## WORK INSTRUCTIONS:
Print again only this span: the line with "front_arm_right();", the line with "bpy.data.objects.remove(obj)", and all lines between them, exactly as given.

## RAW DATA:
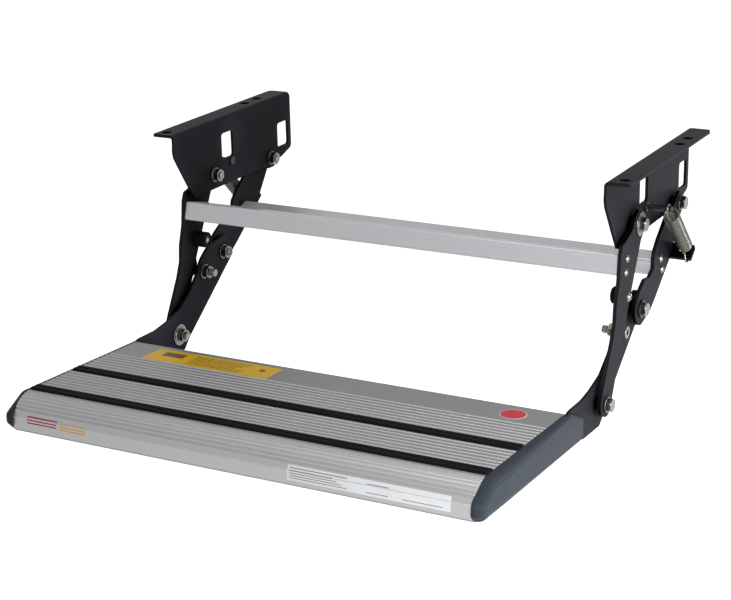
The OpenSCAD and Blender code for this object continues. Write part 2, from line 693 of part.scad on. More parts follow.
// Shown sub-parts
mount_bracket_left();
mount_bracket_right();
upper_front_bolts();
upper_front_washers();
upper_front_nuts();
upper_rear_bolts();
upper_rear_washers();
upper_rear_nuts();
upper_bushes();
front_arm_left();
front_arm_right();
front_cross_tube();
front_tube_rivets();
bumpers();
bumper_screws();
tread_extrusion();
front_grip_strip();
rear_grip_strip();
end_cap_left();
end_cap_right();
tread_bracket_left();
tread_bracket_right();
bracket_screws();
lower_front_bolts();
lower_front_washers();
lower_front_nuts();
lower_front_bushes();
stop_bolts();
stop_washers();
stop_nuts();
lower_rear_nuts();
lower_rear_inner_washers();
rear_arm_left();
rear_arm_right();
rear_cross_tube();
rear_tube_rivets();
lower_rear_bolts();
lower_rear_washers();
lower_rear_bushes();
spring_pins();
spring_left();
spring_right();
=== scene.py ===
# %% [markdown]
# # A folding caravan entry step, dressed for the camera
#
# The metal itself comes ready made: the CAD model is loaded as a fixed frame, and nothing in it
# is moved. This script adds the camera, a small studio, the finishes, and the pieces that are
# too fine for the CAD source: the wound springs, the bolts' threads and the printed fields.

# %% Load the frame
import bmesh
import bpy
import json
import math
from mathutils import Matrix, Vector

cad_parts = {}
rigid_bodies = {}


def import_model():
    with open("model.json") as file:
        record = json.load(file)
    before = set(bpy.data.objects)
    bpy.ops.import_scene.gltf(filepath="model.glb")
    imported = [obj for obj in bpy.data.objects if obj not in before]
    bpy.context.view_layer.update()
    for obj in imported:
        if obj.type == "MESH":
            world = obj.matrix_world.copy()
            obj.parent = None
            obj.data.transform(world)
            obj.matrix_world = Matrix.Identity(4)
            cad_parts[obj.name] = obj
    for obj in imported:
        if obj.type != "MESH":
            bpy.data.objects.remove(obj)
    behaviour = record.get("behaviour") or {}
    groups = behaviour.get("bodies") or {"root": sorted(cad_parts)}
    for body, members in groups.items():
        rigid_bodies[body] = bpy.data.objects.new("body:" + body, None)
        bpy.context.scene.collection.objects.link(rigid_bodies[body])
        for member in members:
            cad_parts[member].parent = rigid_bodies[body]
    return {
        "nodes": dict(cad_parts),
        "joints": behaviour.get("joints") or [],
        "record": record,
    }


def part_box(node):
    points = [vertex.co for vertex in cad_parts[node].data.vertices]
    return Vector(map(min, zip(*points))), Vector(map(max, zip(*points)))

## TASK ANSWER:
front_arm_right();
front_cross_tube();
front_tube_rivets();
bumpers();
bumper_screws();
tread_extrusion();
front_grip_strip();
rear_grip_strip();
end_cap_left();
end_cap_right();
tread_bracket_left();
tread_bracket_right();
bracket_screws();
lower_front_bolts();
lower_front_washers();
lower_front_nuts();
lower_front_bushes();
stop_bolts();
stop_washers();
stop_nuts();
lower_rear_nuts();
lower_rear_inner_washers();
rear_arm_left();
rear_arm_right();
rear_cross_tube();
rear_tube_rivets();
lower_rear_bolts();
lower_rear_washers();
lower_rear_bushes();
spring_pins();
spring_left();
spring_right();
=== scene.py ===
# %% [markdown]
# # A folding caravan entry step, dressed for the camera
#
# The metal itself comes ready made: the CAD model is loaded as a fixed frame, and nothing in it
# is moved. This script adds the camera, a small studio, the finishes, and the pieces that are
# too fine for the CAD source: the wound springs, the bolts' threads and the printed fields.

# %% Load the frame
import bmesh
import bpy
import json
import math
from mathutils import Matrix, Vector

cad_parts = {}
rigid_bodies = {}


def import_model():
    with open("model.json") as file:
        record = json.load(file)
    before = set(bpy.data.objects)
    bpy.ops.import_scene.gltf(filepath="model.glb")
    imported = [obj for obj in bpy.data.objects if obj not in before]
    bpy.context.view_layer.update()
    for obj in imported:
        if obj.type == "MESH":
            world = obj.matrix_world.copy()
            obj.parent = None
            obj.data.transform(world)
            obj.matrix_world = Matrix.Identity(4)
            cad_parts[obj.name] = obj
    for obj in imported:
        if obj.type != "MESH":
            bpy.data.objects.remove(obj)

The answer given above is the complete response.